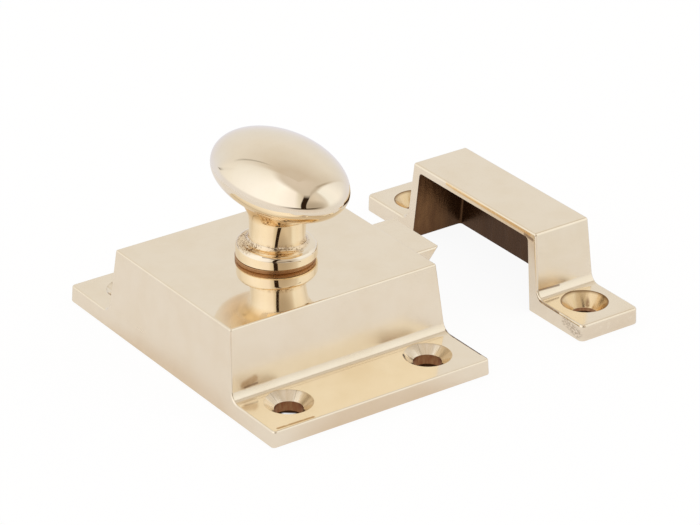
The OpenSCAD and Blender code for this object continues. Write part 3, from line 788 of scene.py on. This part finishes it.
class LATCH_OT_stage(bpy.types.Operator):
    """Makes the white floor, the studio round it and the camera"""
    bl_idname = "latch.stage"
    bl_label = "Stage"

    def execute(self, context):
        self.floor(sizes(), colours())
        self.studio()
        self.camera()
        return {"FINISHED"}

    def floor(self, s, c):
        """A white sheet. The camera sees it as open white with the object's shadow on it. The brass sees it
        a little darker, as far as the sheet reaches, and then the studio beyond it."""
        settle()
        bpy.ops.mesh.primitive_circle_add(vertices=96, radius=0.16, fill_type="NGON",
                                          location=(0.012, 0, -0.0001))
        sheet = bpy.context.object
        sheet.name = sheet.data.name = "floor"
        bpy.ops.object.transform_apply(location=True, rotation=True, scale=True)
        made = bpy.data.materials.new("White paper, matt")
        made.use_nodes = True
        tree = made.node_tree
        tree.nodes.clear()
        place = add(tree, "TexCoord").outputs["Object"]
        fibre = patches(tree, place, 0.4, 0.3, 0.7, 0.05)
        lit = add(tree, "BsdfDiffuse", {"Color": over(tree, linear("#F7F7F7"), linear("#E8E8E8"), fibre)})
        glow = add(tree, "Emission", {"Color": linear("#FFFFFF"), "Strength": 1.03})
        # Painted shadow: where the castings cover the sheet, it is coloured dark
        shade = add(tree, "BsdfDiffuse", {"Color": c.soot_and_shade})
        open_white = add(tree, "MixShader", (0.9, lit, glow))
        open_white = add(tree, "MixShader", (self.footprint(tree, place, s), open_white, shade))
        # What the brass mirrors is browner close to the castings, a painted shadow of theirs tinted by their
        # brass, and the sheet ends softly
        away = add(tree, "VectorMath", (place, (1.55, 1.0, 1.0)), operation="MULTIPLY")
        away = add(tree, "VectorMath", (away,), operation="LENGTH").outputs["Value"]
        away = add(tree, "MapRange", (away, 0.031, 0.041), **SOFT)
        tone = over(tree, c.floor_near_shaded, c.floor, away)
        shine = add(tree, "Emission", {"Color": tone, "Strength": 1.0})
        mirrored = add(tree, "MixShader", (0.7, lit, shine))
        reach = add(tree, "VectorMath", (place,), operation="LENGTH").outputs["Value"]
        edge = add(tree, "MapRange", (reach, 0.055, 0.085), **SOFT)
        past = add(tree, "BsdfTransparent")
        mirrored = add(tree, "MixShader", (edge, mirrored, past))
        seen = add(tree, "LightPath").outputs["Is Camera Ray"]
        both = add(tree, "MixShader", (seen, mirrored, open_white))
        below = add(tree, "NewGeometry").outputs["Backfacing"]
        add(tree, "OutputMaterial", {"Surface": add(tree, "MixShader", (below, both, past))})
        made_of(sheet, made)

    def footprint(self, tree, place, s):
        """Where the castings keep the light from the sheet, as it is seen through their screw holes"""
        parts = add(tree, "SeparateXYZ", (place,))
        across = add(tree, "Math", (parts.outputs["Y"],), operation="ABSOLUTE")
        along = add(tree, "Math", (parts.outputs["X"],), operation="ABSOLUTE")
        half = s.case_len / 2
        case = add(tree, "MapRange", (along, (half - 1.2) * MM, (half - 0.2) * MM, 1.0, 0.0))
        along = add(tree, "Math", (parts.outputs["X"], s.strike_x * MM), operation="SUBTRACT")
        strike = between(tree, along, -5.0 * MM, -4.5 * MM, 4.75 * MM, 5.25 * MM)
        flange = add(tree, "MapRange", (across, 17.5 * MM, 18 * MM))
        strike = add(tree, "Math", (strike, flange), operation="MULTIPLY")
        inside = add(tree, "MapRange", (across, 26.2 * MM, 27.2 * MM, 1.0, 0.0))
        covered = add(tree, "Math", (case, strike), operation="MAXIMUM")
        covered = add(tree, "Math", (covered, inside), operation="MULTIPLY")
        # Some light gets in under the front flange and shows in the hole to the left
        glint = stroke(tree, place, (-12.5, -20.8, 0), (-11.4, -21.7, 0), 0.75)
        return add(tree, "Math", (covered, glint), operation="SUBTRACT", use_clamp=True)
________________
• [AIM OF THE TASK]:
Nothing should be changed: write out all of the data as is.

• [TASK RESPONSE]:
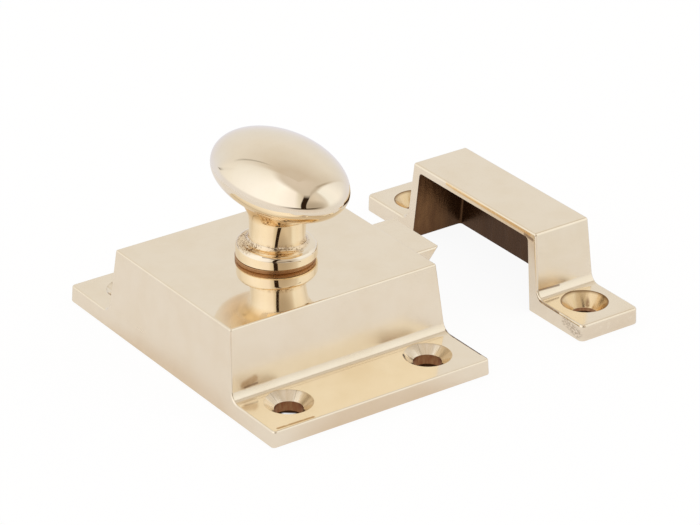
The OpenSCAD and Blender code for this object continues. Write part 3, from line 788 of scene.py on. This part finishes it.
class LATCH_OT_stage(bpy.types.Operator):
    """Makes the white floor, the studio round it and the camera"""
    bl_idname = "latch.stage"
    bl_label = "Stage"

    def execute(self, context):
        self.floor(sizes(), colours())
        self.studio()
        self.camera()
        return {"FINISHED"}

    def floor(self, s, c):
        """A white sheet. The camera sees it as open white with the object's shadow on it. The brass sees it
        a little darker, as far as the sheet reaches, and then the studio beyond it."""
        settle()
        bpy.ops.mesh.primitive_circle_add(vertices=96, radius=0.16, fill_type="NGON",
                                          location=(0.012, 0, -0.0001))
        sheet = bpy.context.object
        sheet.name = sheet.data.name = "floor"
        bpy.ops.object.transform_apply(location=True, rotation=True, scale=True)
        made = bpy.data.materials.new("White paper, matt")
        made.use_nodes = True
        tree = made.node_tree
        tree.nodes.clear()
        place = add(tree, "TexCoord").outputs["Object"]
        fibre = patches(tree, place, 0.4, 0.3, 0.7, 0.05)
        lit = add(tree, "BsdfDiffuse", {"Color": over(tree, linear("#F7F7F7"), linear("#E8E8E8"), fibre)})
        glow = add(tree, "Emission", {"Color": linear("#FFFFFF"), "Strength": 1.03})
        # Painted shadow: where the castings cover the sheet, it is coloured dark
        shade = add(tree, "BsdfDiffuse", {"Color": c.soot_and_shade})
        open_white = add(tree, "MixShader", (0.9, lit, glow))
        open_white = add(tree, "MixShader", (self.footprint(tree, place, s), open_white, shade))
        # What the brass mirrors is browner close to the castings, a painted shadow of theirs tinted by their
        # brass, and the sheet ends softly
        away = add(tree, "VectorMath", (place, (1.55, 1.0, 1.0)), operation="MULTIPLY")
        away = add(tree, "VectorMath", (away,), operation="LENGTH").outputs["Value"]
        away = add(tree, "MapRange", (away, 0.031, 0.041), **SOFT)
        tone = over(tree, c.floor_near_shaded, c.floor, away)
        shine = add(tree, "Emission", {"Color": tone, "Strength": 1.0})
        mirrored = add(tree, "MixShader", (0.7, lit, shine))
        reach = add(tree, "VectorMath", (place,), operation="LENGTH").outputs["Value"]
        edge = add(tree, "MapRange", (reach, 0.055, 0.085), **SOFT)
        past = add(tree, "BsdfTransparent")
        mirrored = add(tree, "MixShader", (edge, mirrored, past))
        seen = add(tree, "LightPath").outputs["Is Camera Ray"]
        both = add(tree, "MixShader", (seen, mirrored, open_white))
        below = add(tree, "NewGeometry").outputs["Backfacing"]
        add(tree, "OutputMaterial", {"Surface": add(tree, "MixShader", (below, both, past))})
        made_of(sheet, made)

    def footprint(self, tree, place, s):
        """Where the castings keep the light from the sheet, as it is seen through their screw holes"""
        parts = add(tree, "SeparateXYZ", (place,))
        across = add(tree, "Math", (parts.outputs["Y"],), operation="ABSOLUTE")
        along = add(tree, "Math", (parts.outputs["X"],), operation="ABSOLUTE")
        half = s.case_len / 2
        case = add(tree, "MapRange", (along, (half - 1.2) * MM, (half - 0.2) * MM, 1.0, 0.0))
        along = add(tree, "Math", (parts.outputs["X"], s.strike_x * MM), operation="SUBTRACT")
        strike = between(tree, along, -5.0 * MM, -4.5 * MM, 4.75 * MM, 5.25 * MM)
        flange = add(tree, "MapRange", (across, 17.5 * MM, 18 * MM))
        strike = add(tree, "Math", (strike, flange), operation="MULTIPLY")
        inside = add(tree, "MapRange", (across, 26.2 * MM, 27.2 * MM, 1.0, 0.0))
        covered = add(tree, "Math", (case, strike), operation="MAXIMUM")
        covered = add(tree, "Math", (covered, inside), operation="MULTIPLY")
        # Some light gets in under the front flange and shows in the hole to the left
        glint = stroke(tree, place, (-12.5, -20.8, 0), (-11.4, -21.7, 0), 0.75)
        return add(tree, "Math", (covered, glint), operation="SUBTRACT", use_clamp=True)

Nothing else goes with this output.